对于资本主义和父权制来说,如果女性做出的任何选择被视为解放或“女权主义”,她甚至可以“选择”支持这两种制度,没有人有权挑战她。在“选择女权主义”中,如果一个女人“选择”制作色情作品,这会助长压迫和物化,不仅是对色情片中表演的女性的物化,而且是对女性作为一个阶级的压迫和物化,并且有助于亿万美元的色情业。很遗憾的事,她仍认为自己被赋予了选择这条路的权力是好事儿,她甚至认为自己是女权主义者!再然后,色情片也能成为女权主义。
著名的滑稽表演者蒂塔·冯·提斯 (Dita Von Teese) 在为那些称她的行为剥夺了女性权力的批评者辩护时说:“当我在上面表演 7 分钟,赚了 2 万美元,这怎么会让人失去权力呢?我觉得自己很强大。” 这句话体现了当今“选择女权主义”的问题,即以牺牲他人为代价来赋予个人“权力”。除此之外,如果金钱是我们决定什么赋予女性权力和什么不赋予女性权力的主要依据,那么我们就有可能与一个对全世界数百万人的剥削和压迫负责的制度勾结在一起。如果女性通过物化身体或性行为获得补偿,那实际上并没有挑战物化和剥削背后的性别歧视观念。尽管 Von Teese 可以多买几双 Louboutins高跟鞋,但我们的处境没有任何变化。
“选择”以及它诞生的女权主义背景,已经被主流制度和自由女权主义的意识形态所吸收,并被他们所利用。那些对女权主义或结束性别压迫没有特别兴趣的人现在正在告诉我们选择和自由是什么样的。这些系统告诉我们激进、革命或女权主义甚至是不好的。如果我们要求太多或错误的自由和赋权,我们就会被指责和攻击。他们为我们提供了他们的选择版本,并告诉我们赋权对我们来说很容易获得——只是要令人愉快的,性感的。而且,嘿,你猜怎么着!我们甚至不再需要女权运动了!我们现在可以“选择”自我物化,因为我们是自由的。在上面贴上“赋权”的标签,瞬间就成了自由,其他人都需要闭嘴,因为“这是一个选择”。
事情当然不会这么简单。女权主义是关于抵制父权制,而不是仅仅是加入其中。我们不能仅仅因为我们可以像男人一样以压迫的方式行事就能“获胜”。当我们争辩说无论有没有我们都会发生性别歧视,所以我们不妨参与并充分利用它,或者如果女性能够在经济上获利,这将以某种方式消除性别歧视。向父权制提出根本挑战不仅仅是顺其自然,《狂野女孩》的制作人也没有告诉我们自由是什么样子。

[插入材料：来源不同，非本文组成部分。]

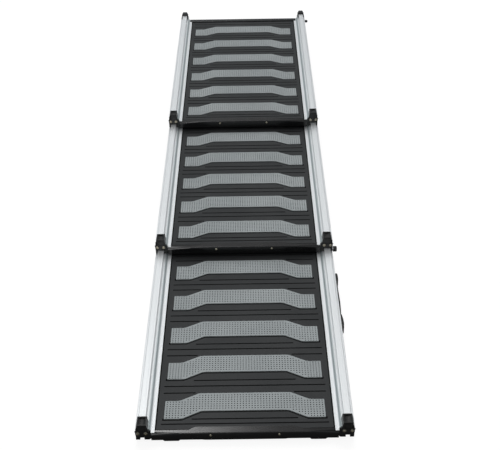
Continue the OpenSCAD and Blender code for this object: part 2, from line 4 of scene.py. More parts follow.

一个女人从脱衣舞表演中变得富有,并不意味着我们所有人都获得了解放。
没有政治或理论支持的选择是没有力量的。以牺牲他人(尤其是边缘化群体)为代价的“选择”并不激进,也不会促进平等。例如,“选择”物化我们自己,这并不是我们第二波姐妹们争取“选择权”的意思。通过选择赋权从来都不是针对个别女性,而是针对大规模赋权,以及让所有边缘化人群免受压迫的自由。
对“支持女性选择”的关注有时让人恐惧,因为这些支持扼杀了批判性思维。 我们已经将“批评”(critique)变成了“判断”(judgement),迫使我们将政治与个人分开。 继续沿着这条路走下去的风险是巨大的:我们失去了对抗性别歧视和父权制的能力,并且继续不得不在一个不断将女性视为次等人的系统中生存。
个人主义支持新自由主义:这种意识形态已经并将继续对集体斗争、社会安全网和服务以及更普遍的穷人和边缘化人群造成严重破坏。 作为女权主义者,如果我们的目标是解决结构性不平等并结束针对妇女和女童的暴力行为这一全球流行病,我们就需要超越个人主义话语,关注集体赋权,以应对这种日益去政治化的“选择”。